One woman, named Natalie Helm, is using her gift of music in order to help homeless pets at her local animal shelter. Helm, who plays the cello with the Sarasota Orchestra, has started volunteering at the shelter to calm down the dogs there and to help them relax by playing music for them.
Many dogs who have been surrendered to animal shelters have had a hard life. They have often been abused and mistreated, or have been found on the streets. Because of this, they often do not adapt well to the confining environment of an animal shelter, feeling panicked and trapped.
Helm’s goal is to change that by providing soothing music to help them settle into their new—and hopefully temporary until they get adopted—home.

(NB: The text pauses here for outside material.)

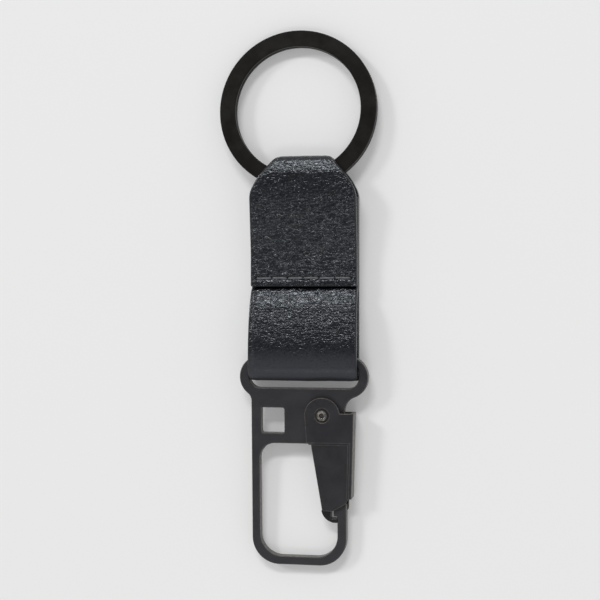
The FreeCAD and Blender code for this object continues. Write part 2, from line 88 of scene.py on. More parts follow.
def build_camera():
    data = bpy.data.cameras.new("camera")
    data.lens = CAMERA_LENS
    data.clip_start = CAMERA_NEAR
    camera = bpy.data.objects.new("camera", data)
    bpy.context.scene.collection.objects.link(camera)
    back = Vector((math.sin(CAMERA_TILT), 0, math.cos(CAMERA_TILT)))
    camera.location = CAMERA_LOOKS_AT + back * CAMERA_AWAY
    camera.rotation_euler = (0, CAMERA_TILT, 0)
    bpy.context.scene.camera = camera


def build_key():
    data = bpy.data.lights.new("key", "SUN")
    data.energy = KEY_POWER
    data.angle = KEY_ANGLE
    key = bpy.data.objects.new("key", data)
    key.rotation_euler = KEY_DIRECTION.to_track_quat("-Z", "Y").to_euler()
    bpy.context.scene.collection.objects.link(key)


def build_soft_boxes():
    for name, (towards, away, width, height, radiance) in SOFT_BOXES.items():
        data = bpy.data.lights.new(name, "AREA")
        data.shape = "RECTANGLE"
        data.size = width
        data.size_y = height
        data.energy = radiance * math.pi * width * height
        box = bpy.data.objects.new(name, data)
        box.location = towards.normalized() * away
        box.rotation_euler = (-towards).to_track_quat("-Z", "Y").to_euler()
        bpy.context.scene.collection.objects.link(box)


def build_world():
    """A pale tent of light, dimmer overhead than at its sides."""
    world = bpy.data.worlds.new("tent")
    bpy.context.scene.world = world
    world.use_nodes = True
    tree = world.node_tree
    background = tree.nodes["Background"]
    direction = tree.nodes.new("ShaderNodeTexCoord")
    split = tree.nodes.new("ShaderNodeSeparateXYZ")
    square = tree.nodes.new("ShaderNodeMath")
    square.operation = "POWER"
    square.inputs[1].default_value = 2
    level = tree.nodes.new("ShaderNodeMapRange")
    level.inputs["To Min"].default_value = HORIZON_LIGHT
    level.inputs["To Max"].default_value = ZENITH_LIGHT
    tree.links.new(direction.outputs["Generated"], split.inputs[0])
    tree.links.new(split.outputs["Z"], square.inputs[0])
    tree.links.new(square.outputs[0], level.inputs["Value"])
    tree.links.new(level.outputs[0], background.inputs["Strength"])
    background.inputs["Color"].default_value = (1, 1, 1, 1)


# ---------------------------------------------------------------- material helpers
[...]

It goes far beyond just helping the animals relax. Animals in shelters are often scared and may have trouble being friendly with people who come to see them, causing potential adopters to see them as antisocial and not wanting to take them home.
By helping these dogs to relax, Helm is not only making them more comfortable but also potentially saving their lives. There are more dogs in need of a home than shelters can take, and many are forced to put down the animals who have not found homes within a certain period of time.
By helping these dogs to relax and be seen in their best light, more dogs are able to go to good and loving homes.
There are too many dogs who are roaming the streets or who are being put down because they do not have a home. What Helm is doing could greatly reduce the number of homeless dogs who are out there, and it is all because of music.
Helm said that the dogs react to the music she plays, and even howl along if the music is exciting. She admitted that rock and roll music can be a little too overwhelming for some of the dogs, and sticks to calmer music.
Helm says that she does not have a lot of money and that this is a way she can give back to the community. After the success of her first concert, where she played holiday songs for about thirty dogs, Helm said she wants to return to the shelter. She plans to schedule repeat performances at the shelter as often as she can.
The executive director of the Sarasota Shelter, where Helm volunteered, said that she was grateful for the concert Helm provided and that she had enriched the lives of the dogs there.